▸ What the exercise asks: Output all lines exactly, with nothing added or dropped.

▸ Data provided:

.....

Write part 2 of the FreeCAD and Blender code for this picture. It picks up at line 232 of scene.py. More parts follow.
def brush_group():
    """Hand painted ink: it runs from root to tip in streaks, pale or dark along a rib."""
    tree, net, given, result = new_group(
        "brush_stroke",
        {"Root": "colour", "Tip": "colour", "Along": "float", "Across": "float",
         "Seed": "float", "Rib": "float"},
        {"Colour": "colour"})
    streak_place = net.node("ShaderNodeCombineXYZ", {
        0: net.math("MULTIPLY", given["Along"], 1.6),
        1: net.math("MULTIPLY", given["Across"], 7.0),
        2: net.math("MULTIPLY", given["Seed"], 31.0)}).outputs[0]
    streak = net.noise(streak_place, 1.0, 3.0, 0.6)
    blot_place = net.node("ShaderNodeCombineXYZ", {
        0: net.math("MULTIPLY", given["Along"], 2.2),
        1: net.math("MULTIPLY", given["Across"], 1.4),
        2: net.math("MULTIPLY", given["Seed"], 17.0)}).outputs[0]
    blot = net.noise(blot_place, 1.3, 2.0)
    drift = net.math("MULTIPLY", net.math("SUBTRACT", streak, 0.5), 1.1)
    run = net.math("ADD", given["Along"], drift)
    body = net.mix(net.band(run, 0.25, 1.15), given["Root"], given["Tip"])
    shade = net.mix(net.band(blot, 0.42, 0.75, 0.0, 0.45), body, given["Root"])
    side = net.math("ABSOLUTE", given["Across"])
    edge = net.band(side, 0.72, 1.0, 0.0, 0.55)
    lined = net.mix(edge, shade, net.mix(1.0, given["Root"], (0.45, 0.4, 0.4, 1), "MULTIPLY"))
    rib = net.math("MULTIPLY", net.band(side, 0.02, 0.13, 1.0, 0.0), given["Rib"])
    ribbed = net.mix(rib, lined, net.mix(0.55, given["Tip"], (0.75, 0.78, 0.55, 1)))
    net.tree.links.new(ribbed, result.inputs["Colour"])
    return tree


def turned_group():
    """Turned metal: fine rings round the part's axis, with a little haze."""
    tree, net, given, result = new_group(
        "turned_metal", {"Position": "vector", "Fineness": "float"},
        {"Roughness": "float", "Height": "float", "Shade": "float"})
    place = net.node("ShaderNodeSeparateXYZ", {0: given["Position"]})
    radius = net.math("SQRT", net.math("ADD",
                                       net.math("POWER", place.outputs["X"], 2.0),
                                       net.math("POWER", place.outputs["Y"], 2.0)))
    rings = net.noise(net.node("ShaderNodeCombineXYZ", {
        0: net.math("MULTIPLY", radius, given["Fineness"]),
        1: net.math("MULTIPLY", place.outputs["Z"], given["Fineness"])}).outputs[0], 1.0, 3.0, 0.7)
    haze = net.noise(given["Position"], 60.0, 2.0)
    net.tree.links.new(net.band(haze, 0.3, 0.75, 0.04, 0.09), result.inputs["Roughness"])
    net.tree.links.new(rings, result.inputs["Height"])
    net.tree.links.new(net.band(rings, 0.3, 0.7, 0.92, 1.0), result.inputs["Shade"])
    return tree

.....

▸ Task solution:
Write part 2 of the FreeCAD and Blender code for this picture. It picks up at line 232 of scene.py. More parts follow.
def brush_group():
    """Hand painted ink: it runs from root to tip in streaks, pale or dark along a rib."""
    tree, net, given, result = new_group(
        "brush_stroke",
        {"Root": "colour", "Tip": "colour", "Along": "float", "Across": "float",
         "Seed": "float", "Rib": "float"},
        {"Colour": "colour"})
    streak_place = net.node("ShaderNodeCombineXYZ", {
        0: net.math("MULTIPLY", given["Along"], 1.6),
        1: net.math("MULTIPLY", given["Across"], 7.0),
        2: net.math("MULTIPLY", given["Seed"], 31.0)}).outputs[0]
    streak = net.noise(streak_place, 1.0, 3.0, 0.6)
    blot_place = net.node("ShaderNodeCombineXYZ", {
        0: net.math("MULTIPLY", given["Along"], 2.2),
        1: net.math("MULTIPLY", given["Across"], 1.4),
        2: net.math("MULTIPLY", given["Seed"], 17.0)}).outputs[0]
    blot = net.noise(blot_place, 1.3, 2.0)
    drift = net.math("MULTIPLY", net.math("SUBTRACT", streak, 0.5), 1.1)
    run = net.math("ADD", given["Along"], drift)
    body = net.mix(net.band(run, 0.25, 1.15), given["Root"], given["Tip"])
    shade = net.mix(net.band(blot, 0.42, 0.75, 0.0, 0.45), body, given["Root"])
    side = net.math("ABSOLUTE", given["Across"])
    edge = net.band(side, 0.72, 1.0, 0.0, 0.55)
    lined = net.mix(edge, shade, net.mix(1.0, given["Root"], (0.45, 0.4, 0.4, 1), "MULTIPLY"))
    rib = net.math("MULTIPLY", net.band(side, 0.02, 0.13, 1.0, 0.0), given["Rib"])
    ribbed = net.mix(rib, lined, net.mix(0.55, given["Tip"], (0.75, 0.78, 0.55, 1)))
    net.tree.links.new(ribbed, result.inputs["Colour"])
    return tree


def turned_group():
    """Turned metal: fine rings round the part's axis, with a little haze."""
    tree, net, given, result = new_group(
        "turned_metal", {"Position": "vector", "Fineness": "float"},
        {"Roughness": "float", "Height": "float", "Shade": "float"})
    place = net.node("ShaderNodeSeparateXYZ", {0: given["Position"]})
    radius = net.math("SQRT", net.math("ADD",
                                       net.math("POWER", place.outputs["X"], 2.0),
                                       net.math("POWER", place.outputs["Y"], 2.0)))
    rings = net.noise(net.node("ShaderNodeCombineXYZ", {
        0: net.math("MULTIPLY", radius, given["Fineness"]),
        1: net.math("MULTIPLY", place.outputs["Z"], given["Fineness"])}).outputs[0], 1.0, 3.0, 0.7)
    haze = net.noise(given["Position"], 60.0, 2.0)
    net.tree.links.new(net.band(haze, 0.3, 0.75, 0.04, 0.09), result.inputs["Roughness"])
    net.tree.links.new(rings, result.inputs["Height"])
    net.tree.links.new(net.band(rings, 0.3, 0.7, 0.92, 1.0), result.inputs["Shade"])
    return tree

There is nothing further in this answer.